**Dataset extract**.
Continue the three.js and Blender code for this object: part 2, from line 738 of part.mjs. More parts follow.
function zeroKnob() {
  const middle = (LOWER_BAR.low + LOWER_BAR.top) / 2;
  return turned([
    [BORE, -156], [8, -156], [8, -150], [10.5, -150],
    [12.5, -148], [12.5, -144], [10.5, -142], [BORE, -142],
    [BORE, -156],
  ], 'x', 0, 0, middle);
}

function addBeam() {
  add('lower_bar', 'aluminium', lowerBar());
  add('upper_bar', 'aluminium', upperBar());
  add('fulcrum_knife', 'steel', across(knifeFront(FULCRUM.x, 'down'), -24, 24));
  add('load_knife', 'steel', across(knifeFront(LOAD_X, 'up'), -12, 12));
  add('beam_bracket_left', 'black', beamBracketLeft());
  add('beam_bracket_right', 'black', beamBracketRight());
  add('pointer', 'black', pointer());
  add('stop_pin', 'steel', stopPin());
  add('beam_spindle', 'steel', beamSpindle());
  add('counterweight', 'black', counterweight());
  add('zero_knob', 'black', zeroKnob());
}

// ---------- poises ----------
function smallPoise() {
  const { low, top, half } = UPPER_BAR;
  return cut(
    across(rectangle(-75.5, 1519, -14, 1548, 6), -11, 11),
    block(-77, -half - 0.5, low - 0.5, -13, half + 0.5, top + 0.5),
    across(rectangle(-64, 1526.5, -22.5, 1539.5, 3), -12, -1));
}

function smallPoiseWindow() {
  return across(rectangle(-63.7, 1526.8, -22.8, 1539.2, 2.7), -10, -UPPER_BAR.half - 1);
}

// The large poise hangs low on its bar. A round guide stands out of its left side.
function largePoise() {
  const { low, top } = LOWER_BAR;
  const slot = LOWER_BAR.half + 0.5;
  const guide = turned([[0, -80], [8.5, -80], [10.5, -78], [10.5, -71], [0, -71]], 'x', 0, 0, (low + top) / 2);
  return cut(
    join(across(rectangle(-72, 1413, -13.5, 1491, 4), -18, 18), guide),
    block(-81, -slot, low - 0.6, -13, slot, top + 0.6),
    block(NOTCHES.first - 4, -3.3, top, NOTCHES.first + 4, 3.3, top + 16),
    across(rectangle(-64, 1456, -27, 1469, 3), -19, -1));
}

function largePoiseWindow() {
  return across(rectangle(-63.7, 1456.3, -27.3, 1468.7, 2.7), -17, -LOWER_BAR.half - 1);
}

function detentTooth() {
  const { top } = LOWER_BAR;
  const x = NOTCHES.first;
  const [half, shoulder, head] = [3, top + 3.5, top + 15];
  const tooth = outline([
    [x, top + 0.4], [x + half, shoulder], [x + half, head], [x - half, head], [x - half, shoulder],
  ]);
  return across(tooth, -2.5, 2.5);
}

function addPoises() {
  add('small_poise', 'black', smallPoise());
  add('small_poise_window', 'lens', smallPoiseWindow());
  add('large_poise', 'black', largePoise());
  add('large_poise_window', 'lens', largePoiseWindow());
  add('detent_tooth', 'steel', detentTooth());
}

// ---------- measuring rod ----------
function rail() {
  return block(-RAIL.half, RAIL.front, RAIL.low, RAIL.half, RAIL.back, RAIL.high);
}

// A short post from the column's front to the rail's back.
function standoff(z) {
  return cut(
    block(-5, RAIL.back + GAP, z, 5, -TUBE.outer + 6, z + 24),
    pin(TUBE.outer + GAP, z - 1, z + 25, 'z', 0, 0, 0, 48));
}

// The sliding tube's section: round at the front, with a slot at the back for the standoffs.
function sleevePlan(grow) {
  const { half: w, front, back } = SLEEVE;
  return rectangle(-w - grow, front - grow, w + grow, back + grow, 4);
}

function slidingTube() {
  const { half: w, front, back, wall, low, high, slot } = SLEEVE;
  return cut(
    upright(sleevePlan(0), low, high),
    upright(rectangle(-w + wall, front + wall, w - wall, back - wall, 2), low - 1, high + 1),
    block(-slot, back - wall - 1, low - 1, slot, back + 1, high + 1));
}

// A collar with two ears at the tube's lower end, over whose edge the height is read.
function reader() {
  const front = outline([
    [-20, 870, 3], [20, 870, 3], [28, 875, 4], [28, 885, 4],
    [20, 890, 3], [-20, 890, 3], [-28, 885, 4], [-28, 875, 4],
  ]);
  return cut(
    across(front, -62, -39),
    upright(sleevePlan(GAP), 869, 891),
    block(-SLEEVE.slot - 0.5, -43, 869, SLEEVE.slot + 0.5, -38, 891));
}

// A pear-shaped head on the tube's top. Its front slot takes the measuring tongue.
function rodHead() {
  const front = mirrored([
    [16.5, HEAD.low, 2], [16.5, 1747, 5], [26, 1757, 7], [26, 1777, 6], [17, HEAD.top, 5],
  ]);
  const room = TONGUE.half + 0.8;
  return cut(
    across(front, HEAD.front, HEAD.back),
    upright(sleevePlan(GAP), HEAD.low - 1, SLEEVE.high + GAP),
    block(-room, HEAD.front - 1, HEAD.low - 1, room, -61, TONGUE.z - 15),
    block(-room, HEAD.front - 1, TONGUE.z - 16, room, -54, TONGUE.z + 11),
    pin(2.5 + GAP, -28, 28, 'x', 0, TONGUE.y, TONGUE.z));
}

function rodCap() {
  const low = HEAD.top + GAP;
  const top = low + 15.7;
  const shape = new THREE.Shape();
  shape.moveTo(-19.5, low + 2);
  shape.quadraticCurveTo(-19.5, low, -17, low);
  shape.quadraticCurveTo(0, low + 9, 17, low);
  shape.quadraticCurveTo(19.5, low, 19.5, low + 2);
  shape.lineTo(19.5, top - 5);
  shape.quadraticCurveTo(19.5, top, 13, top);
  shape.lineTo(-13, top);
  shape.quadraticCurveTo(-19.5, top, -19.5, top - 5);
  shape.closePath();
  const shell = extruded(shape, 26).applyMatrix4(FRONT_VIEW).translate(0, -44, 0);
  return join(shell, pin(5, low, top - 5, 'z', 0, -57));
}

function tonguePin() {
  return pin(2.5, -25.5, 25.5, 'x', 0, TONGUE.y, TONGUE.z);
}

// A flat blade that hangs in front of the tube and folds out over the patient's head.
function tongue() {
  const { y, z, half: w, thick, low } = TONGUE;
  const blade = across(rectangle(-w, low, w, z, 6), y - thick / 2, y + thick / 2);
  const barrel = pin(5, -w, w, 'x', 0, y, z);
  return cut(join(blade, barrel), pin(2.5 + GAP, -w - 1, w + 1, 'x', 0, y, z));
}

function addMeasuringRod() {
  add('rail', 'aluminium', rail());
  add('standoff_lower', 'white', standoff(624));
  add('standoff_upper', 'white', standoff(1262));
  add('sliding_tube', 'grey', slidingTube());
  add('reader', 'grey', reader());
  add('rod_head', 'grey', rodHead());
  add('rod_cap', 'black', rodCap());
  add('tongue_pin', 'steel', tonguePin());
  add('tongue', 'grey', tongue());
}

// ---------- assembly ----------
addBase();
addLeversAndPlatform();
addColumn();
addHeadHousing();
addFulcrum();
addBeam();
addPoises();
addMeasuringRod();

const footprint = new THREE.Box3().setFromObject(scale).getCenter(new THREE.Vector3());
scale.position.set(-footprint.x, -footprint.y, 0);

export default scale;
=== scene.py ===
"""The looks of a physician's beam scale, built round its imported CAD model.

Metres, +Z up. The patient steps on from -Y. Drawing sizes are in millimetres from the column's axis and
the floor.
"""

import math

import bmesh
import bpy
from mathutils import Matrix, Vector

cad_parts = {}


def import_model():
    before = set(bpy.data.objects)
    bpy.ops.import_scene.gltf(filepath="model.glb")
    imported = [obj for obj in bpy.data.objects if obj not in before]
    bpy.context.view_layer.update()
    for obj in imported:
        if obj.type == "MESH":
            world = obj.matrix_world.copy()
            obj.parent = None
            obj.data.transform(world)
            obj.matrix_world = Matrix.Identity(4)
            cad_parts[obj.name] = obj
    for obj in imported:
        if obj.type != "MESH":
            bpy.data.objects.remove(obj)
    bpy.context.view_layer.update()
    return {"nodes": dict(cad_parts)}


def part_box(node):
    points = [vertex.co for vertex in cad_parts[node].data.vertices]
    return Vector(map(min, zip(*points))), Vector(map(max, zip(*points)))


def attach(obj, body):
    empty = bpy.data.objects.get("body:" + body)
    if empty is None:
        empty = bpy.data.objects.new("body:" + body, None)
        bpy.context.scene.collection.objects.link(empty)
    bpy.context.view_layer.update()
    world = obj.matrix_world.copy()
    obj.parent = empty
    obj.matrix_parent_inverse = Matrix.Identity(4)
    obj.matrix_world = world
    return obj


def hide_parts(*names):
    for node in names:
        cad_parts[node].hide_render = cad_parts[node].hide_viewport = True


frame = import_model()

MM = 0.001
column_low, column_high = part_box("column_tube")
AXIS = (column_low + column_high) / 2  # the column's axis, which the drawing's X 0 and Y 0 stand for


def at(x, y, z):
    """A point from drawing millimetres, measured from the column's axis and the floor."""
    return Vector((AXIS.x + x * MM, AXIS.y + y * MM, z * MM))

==

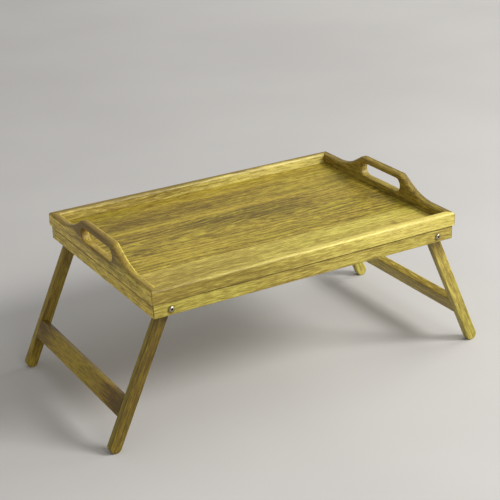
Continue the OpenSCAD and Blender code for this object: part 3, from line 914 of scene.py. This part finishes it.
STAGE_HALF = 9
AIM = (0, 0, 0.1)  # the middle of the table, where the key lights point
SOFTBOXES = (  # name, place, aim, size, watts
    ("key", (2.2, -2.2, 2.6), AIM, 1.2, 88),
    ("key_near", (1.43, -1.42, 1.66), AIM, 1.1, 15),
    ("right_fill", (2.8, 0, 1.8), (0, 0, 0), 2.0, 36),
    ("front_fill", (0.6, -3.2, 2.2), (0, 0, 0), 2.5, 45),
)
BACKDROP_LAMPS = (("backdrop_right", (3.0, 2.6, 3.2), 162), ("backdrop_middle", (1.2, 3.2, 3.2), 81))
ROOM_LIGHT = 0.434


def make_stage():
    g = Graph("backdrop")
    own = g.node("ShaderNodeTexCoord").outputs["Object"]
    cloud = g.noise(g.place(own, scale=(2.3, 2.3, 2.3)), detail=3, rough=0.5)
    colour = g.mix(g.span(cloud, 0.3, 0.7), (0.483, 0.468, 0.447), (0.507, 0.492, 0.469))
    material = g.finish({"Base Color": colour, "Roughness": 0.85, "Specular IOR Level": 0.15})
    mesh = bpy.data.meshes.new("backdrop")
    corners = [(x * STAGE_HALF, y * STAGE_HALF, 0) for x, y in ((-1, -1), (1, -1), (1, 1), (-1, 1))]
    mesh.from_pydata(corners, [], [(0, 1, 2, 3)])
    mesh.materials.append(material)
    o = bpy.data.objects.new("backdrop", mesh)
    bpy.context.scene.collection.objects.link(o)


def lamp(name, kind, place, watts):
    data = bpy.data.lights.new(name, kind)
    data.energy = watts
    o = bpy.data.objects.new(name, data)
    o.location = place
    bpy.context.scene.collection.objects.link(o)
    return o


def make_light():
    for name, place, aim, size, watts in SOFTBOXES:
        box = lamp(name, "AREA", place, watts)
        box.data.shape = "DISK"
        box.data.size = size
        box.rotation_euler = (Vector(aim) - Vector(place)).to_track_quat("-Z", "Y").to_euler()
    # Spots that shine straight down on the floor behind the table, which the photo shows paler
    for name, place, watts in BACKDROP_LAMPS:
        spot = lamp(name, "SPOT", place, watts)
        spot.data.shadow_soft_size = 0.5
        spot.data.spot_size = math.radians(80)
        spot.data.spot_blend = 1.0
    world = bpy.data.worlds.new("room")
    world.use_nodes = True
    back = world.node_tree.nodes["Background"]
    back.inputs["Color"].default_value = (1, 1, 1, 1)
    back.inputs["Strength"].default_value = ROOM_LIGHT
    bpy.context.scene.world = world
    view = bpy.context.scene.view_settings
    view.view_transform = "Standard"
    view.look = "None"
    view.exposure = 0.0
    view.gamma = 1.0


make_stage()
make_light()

**Exercise aim**.
Start at the line with "const footprint = new" and stop after the line with "if empty is". Repeat exactly the lines in that range.

**Output of the task**.
const footprint = new THREE.Box3().setFromObject(scale).getCenter(new THREE.Vector3());
scale.position.set(-footprint.x, -footprint.y, 0);

export default scale;
=== scene.py ===
"""The looks of a physician's beam scale, built round its imported CAD model.

Metres, +Z up. The patient steps on from -Y. Drawing sizes are in millimetres from the column's axis and
the floor.
"""

import math

import bmesh
import bpy
from mathutils import Matrix, Vector

cad_parts = {}


def import_model():
    before = set(bpy.data.objects)
    bpy.ops.import_scene.gltf(filepath="model.glb")
    imported = [obj for obj in bpy.data.objects if obj not in before]
    bpy.context.view_layer.update()
    for obj in imported:
        if obj.type == "MESH":
            world = obj.matrix_world.copy()
            obj.parent = None
            obj.data.transform(world)
            obj.matrix_world = Matrix.Identity(4)
            cad_parts[obj.name] = obj
    for obj in imported:
        if obj.type != "MESH":
            bpy.data.objects.remove(obj)
    bpy.context.view_layer.update()
    return {"nodes": dict(cad_parts)}


def part_box(node):
    points = [vertex.co for vertex in cad_parts[node].data.vertices]
    return Vector(map(min, zip(*points))), Vector(map(max, zip(*points)))


def attach(obj, body):
    empty = bpy.data.objects.get("body:" + body)
    if empty is None:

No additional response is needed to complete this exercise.